The authorities said Lambert underwent an eye operation and his doctors said he remains under observation
Media reports said heavily armed individuals opened fire on the vehicle in which Lambert was travelling on Sunday at a roundabout near to the former premises of the Parliament.
The attack on the Senate President came the same day that the mandate of the ten remaining senators ended at midnight on Sunday.
As a result, Denis Cadeau, Jean Marie Ralph Féthière, Jean Rigaud Bélizaire, Garcia Delva, Joseph Lambert, Kédlaire Ausgustin, Patrice Dumont, Pierre François Sildor, Rony Célestin and Wanique Pierre, are no longer regarded as elected legislators or mayor.
The Senate is the upper house of Haiti’s bicameral legislature. It consists of 30 seats, with three members from each of the ten administrative departments. Senators are elected by popular vote to six-year terms, with one-third elected every two years. There are no term limits for senators; they may be re-elected indefinitely.

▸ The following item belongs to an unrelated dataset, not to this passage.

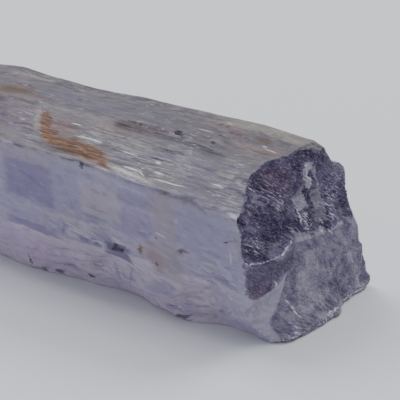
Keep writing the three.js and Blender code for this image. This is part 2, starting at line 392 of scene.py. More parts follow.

In 2015, the Senate was reduced to only ten members and the chamber of deputies was closed because the election to replace one-third of the senators and all of the deputies in 2013 was delayed indefinitely causing senators and deputies to finish their term in January 2015 without any replacement.
This led to a dysfunctional national assembly. In the 2015 parliamentary election these two-thirds were filled with new elected members, completing the 30 senators. Since January 2020, the number of lawmakers who retain their senate seats has again been reduced to ten since President Jovenel Moïse failed to hold elections in time to replace the others, whose terms expired before his assassination on July 7, 2021.
Last year, the United States Department of State, imposed sanctions on Lambert “for his involvement in significant corruption and a gross violation of human rights”.
US Secretary Antony J. Blinken said Lambert abused his public position by participating in corrupt activity that undermined the integrity of Haiti’s government.